Provided data:

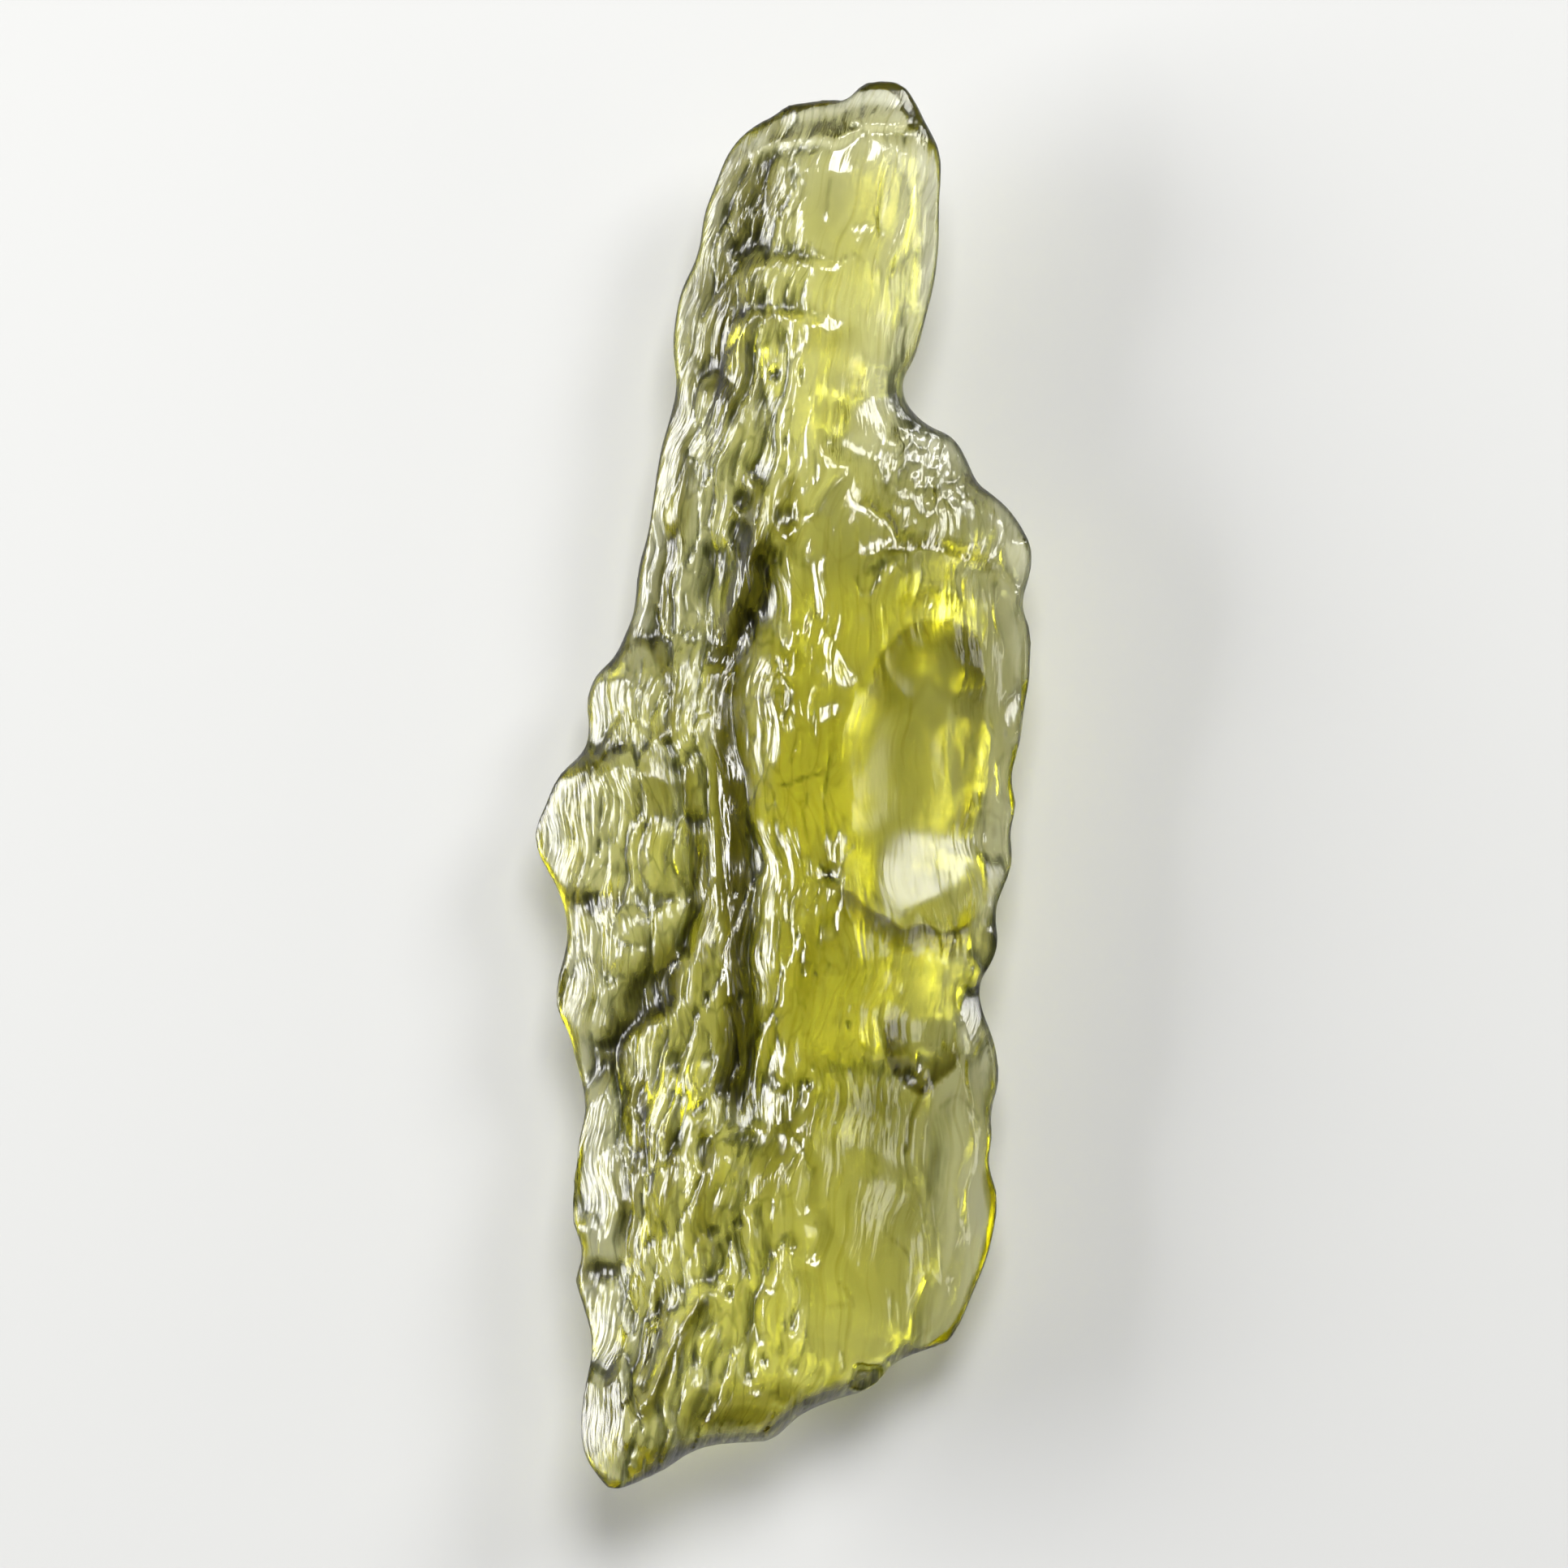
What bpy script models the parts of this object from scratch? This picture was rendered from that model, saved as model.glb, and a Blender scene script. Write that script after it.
* * *
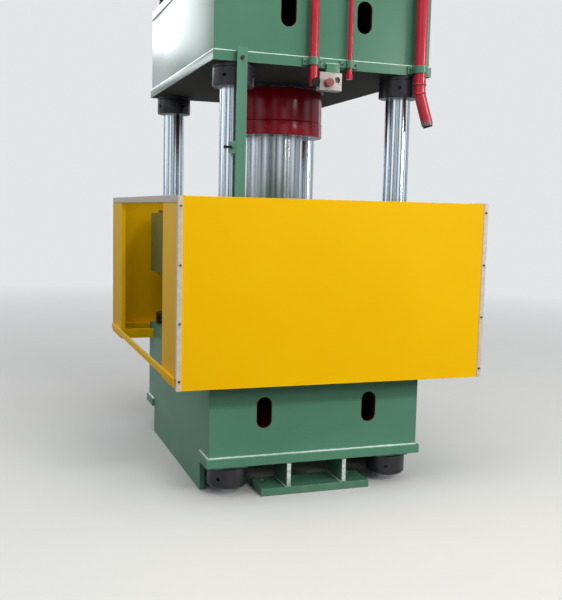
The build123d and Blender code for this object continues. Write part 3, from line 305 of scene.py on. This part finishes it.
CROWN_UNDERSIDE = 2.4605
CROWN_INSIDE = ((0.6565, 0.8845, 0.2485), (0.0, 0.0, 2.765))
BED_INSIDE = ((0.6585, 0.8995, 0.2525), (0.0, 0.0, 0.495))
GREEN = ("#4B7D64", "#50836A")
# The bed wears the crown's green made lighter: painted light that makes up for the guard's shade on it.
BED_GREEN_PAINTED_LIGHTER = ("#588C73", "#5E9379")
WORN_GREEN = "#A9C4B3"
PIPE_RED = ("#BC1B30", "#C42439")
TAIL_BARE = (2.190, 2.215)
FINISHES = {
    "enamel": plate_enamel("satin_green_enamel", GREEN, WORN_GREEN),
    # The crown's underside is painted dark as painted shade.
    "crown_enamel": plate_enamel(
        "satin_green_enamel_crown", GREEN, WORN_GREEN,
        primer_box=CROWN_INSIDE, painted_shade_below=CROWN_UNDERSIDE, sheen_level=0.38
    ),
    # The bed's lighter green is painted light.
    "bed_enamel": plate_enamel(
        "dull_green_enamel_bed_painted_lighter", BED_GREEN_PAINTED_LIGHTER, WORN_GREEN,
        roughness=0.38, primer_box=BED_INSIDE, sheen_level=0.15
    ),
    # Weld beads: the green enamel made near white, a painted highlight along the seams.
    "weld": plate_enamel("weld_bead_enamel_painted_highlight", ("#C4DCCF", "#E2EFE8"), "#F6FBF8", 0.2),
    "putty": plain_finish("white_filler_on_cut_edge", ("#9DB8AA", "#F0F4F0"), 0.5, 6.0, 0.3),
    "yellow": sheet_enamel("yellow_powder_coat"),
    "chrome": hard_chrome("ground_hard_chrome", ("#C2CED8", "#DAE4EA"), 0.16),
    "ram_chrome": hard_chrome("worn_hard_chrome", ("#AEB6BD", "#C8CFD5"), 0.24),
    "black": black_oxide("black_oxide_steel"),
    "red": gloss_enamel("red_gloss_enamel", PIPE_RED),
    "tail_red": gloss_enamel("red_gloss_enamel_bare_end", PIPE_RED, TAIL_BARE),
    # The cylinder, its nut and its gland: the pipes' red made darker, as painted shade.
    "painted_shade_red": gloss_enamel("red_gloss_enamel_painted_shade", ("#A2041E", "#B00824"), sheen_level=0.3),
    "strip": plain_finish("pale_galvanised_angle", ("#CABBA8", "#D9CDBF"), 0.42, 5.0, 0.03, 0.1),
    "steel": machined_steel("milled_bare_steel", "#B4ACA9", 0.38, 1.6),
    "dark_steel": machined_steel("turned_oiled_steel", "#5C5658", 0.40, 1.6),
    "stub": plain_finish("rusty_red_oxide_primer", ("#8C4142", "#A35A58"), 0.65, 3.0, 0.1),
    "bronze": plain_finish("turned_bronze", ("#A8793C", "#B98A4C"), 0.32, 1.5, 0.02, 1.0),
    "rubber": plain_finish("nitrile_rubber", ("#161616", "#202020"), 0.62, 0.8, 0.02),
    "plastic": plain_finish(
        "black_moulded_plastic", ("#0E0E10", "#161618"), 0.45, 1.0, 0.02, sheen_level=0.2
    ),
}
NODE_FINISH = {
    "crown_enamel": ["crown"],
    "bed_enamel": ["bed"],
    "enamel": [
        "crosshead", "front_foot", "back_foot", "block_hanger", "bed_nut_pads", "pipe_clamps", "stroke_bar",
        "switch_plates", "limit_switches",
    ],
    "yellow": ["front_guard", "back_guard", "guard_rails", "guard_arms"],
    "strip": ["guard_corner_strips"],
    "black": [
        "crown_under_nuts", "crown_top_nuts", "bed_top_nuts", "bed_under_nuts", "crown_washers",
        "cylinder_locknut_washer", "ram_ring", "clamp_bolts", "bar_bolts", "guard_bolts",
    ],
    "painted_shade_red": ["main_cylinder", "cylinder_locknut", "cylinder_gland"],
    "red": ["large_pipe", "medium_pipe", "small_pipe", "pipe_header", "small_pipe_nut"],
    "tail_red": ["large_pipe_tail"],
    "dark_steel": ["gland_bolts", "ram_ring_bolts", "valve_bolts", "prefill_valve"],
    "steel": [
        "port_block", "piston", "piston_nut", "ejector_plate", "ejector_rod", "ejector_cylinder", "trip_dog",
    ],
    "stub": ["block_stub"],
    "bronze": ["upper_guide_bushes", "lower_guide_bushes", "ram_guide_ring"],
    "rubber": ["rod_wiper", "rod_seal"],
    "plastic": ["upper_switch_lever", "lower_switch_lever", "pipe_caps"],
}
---
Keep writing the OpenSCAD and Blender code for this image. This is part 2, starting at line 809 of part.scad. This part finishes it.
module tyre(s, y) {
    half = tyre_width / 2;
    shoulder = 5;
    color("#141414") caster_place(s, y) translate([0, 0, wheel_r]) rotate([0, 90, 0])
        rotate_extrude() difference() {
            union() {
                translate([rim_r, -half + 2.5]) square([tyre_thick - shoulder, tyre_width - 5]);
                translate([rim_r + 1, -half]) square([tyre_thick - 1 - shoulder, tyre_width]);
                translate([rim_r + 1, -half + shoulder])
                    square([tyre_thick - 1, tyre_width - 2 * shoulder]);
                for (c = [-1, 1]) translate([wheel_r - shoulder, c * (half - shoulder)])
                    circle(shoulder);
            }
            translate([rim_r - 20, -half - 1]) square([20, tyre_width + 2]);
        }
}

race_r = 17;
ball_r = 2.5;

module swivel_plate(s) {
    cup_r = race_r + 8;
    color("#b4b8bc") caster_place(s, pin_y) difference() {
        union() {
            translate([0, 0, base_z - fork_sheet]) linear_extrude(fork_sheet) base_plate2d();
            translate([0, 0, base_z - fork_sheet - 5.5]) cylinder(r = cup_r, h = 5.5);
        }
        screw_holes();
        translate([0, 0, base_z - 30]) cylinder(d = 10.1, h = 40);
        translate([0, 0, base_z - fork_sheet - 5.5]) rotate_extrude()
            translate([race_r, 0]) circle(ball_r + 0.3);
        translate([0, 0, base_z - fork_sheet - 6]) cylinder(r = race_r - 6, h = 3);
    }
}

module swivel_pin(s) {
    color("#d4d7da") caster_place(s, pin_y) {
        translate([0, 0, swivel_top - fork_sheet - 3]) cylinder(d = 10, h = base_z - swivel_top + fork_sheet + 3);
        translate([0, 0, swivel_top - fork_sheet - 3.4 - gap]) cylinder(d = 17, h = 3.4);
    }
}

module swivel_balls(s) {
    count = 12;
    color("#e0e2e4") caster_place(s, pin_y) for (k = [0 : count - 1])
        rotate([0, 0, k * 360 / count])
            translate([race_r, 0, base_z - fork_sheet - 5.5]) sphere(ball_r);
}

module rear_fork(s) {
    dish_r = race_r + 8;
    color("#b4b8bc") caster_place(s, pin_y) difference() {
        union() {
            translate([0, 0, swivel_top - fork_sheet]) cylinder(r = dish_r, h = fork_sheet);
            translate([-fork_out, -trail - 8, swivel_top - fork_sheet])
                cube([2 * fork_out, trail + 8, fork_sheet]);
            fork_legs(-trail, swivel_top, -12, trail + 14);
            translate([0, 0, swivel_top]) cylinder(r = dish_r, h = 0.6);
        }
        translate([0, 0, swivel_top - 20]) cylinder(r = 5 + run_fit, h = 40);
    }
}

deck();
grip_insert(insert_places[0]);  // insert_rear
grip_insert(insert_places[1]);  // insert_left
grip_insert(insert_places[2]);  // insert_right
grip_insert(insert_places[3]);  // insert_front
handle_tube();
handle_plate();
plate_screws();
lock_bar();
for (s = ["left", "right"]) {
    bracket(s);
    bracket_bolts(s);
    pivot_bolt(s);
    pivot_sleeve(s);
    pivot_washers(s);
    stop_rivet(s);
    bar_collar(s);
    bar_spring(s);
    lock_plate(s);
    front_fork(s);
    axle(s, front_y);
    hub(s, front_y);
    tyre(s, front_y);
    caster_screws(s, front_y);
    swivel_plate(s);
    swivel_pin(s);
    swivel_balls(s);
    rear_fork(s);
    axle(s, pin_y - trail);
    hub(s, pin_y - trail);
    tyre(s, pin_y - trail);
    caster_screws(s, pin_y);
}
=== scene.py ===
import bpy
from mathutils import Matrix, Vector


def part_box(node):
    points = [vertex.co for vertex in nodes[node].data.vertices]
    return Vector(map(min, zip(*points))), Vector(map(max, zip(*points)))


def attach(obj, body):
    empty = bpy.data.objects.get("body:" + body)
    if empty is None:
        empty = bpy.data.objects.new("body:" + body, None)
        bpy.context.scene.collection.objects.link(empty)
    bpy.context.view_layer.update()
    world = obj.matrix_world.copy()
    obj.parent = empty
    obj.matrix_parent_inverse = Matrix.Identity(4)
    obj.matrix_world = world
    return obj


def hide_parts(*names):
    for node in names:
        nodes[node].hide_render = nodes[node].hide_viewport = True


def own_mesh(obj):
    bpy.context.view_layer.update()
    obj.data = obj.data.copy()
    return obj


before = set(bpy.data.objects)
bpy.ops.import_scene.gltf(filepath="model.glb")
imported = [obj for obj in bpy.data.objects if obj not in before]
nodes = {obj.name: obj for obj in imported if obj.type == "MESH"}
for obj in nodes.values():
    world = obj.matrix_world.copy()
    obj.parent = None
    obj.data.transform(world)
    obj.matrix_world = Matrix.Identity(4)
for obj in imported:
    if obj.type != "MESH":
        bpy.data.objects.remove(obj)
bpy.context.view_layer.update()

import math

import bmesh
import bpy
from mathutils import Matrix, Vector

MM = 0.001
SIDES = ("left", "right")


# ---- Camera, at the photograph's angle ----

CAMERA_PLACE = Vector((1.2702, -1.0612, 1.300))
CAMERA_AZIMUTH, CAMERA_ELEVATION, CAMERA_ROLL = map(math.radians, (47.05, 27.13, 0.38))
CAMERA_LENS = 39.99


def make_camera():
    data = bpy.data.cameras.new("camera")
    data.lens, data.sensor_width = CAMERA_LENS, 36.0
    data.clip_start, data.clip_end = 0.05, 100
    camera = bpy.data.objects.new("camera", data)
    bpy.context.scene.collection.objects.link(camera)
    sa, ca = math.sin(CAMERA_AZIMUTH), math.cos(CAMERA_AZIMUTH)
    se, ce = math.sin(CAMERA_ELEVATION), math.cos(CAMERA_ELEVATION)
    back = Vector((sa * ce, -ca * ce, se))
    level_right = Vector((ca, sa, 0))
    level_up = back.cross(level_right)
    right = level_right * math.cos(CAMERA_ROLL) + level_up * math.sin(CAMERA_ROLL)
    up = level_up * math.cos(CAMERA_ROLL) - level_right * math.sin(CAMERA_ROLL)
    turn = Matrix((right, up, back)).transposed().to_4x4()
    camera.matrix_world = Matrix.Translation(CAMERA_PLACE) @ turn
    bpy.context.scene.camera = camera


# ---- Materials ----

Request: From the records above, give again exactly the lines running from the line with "plate_screws();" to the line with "bpy.context.scene.collection.objects.link(empty)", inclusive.

Task answer:
plate_screws();
lock_bar();
for (s = ["left", "right"]) {
    bracket(s);
    bracket_bolts(s);
    pivot_bolt(s);
    pivot_sleeve(s);
    pivot_washers(s);
    stop_rivet(s);
    bar_collar(s);
    bar_spring(s);
    lock_plate(s);
    front_fork(s);
    axle(s, front_y);
    hub(s, front_y);
    tyre(s, front_y);
    caster_screws(s, front_y);
    swivel_plate(s);
    swivel_pin(s);
    swivel_balls(s);
    rear_fork(s);
    axle(s, pin_y - trail);
    hub(s, pin_y - trail);
    tyre(s, pin_y - trail);
    caster_screws(s, pin_y);
}
=== scene.py ===
import bpy
from mathutils import Matrix, Vector


def part_box(node):
    points = [vertex.co for vertex in nodes[node].data.vertices]
    return Vector(map(min, zip(*points))), Vector(map(max, zip(*points)))


def attach(obj, body):
    empty = bpy.data.objects.get("body:" + body)
    if empty is None:
        empty = bpy.data.objects.new("body:" + body, None)
        bpy.context.scene.collection.objects.link(empty)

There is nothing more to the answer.